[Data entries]
begin

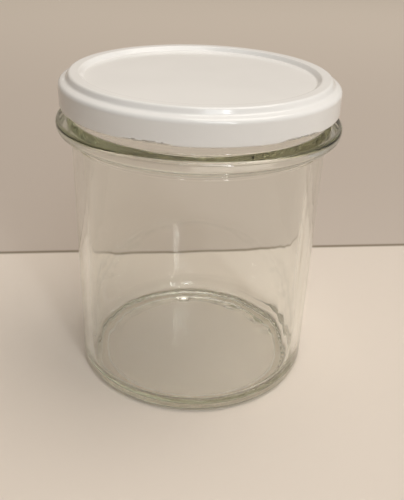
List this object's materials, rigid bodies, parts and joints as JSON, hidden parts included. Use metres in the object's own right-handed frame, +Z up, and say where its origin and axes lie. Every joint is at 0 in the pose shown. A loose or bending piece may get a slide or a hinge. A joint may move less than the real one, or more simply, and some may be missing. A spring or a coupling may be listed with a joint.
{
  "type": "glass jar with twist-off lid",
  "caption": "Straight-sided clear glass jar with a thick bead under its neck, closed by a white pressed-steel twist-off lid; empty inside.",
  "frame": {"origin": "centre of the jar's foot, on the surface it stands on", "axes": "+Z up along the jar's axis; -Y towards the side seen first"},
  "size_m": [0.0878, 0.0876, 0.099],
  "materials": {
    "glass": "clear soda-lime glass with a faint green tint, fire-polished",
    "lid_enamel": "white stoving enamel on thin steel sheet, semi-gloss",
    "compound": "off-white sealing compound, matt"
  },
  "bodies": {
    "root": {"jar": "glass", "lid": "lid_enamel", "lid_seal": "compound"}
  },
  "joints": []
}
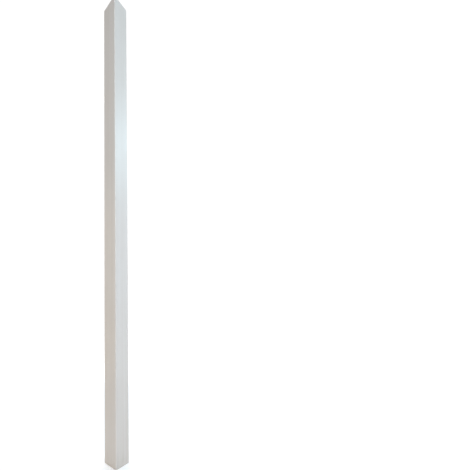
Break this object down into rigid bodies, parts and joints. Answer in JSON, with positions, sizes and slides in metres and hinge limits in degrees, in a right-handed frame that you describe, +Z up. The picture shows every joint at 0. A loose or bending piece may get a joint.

end

Task directions
Reproduce the material above, every line of it, exactly.

Problem solution
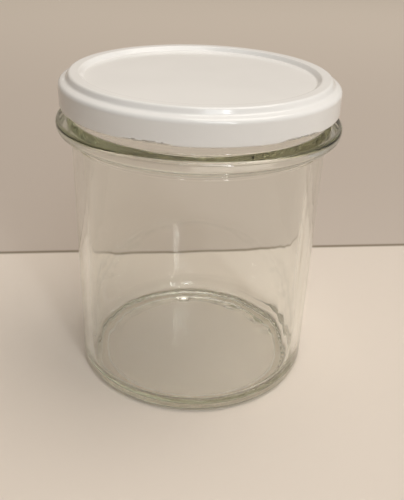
List this object's materials, rigid bodies, parts and joints as JSON, hidden parts included. Use metres in the object's own right-handed frame, +Z up, and say where its origin and axes lie. Every joint is at 0 in the pose shown. A loose or bending piece may get a slide or a hinge. A joint may move less than the real one, or more simply, and some may be missing. A spring or a coupling may be listed with a joint.
{
  "type": "glass jar with twist-off lid",
  "caption": "Straight-sided clear glass jar with a thick bead under its neck, closed by a white pressed-steel twist-off lid; empty inside.",
  "frame": {"origin": "centre of the jar's foot, on the surface it stands on", "axes": "+Z up along the jar's axis; -Y towards the side seen first"},
  "size_m": [0.0878, 0.0876, 0.099],
  "materials": {
    "glass": "clear soda-lime glass with a faint green tint, fire-polished",
    "lid_enamel": "white stoving enamel on thin steel sheet, semi-gloss",
    "compound": "off-white sealing compound, matt"
  },
  "bodies": {
    "root": {"jar": "glass", "lid": "lid_enamel", "lid_seal": "compound"}
  },
  "joints": []
}
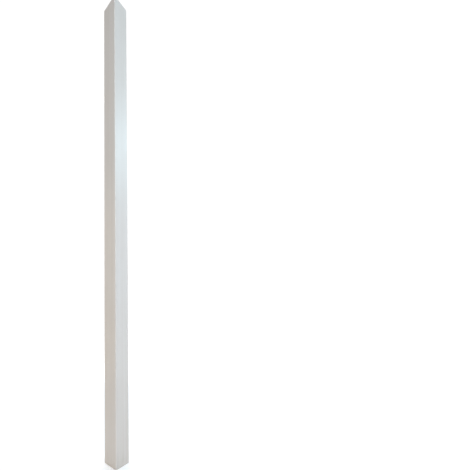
Break this object down into rigid bodies, parts and joints. Answer in JSON, with positions, sizes and slides in metres and hinge limits in degrees, in a right-handed frame that you describe, +Z up. The picture shows every joint at 0. A loose or bending piece may get a joint.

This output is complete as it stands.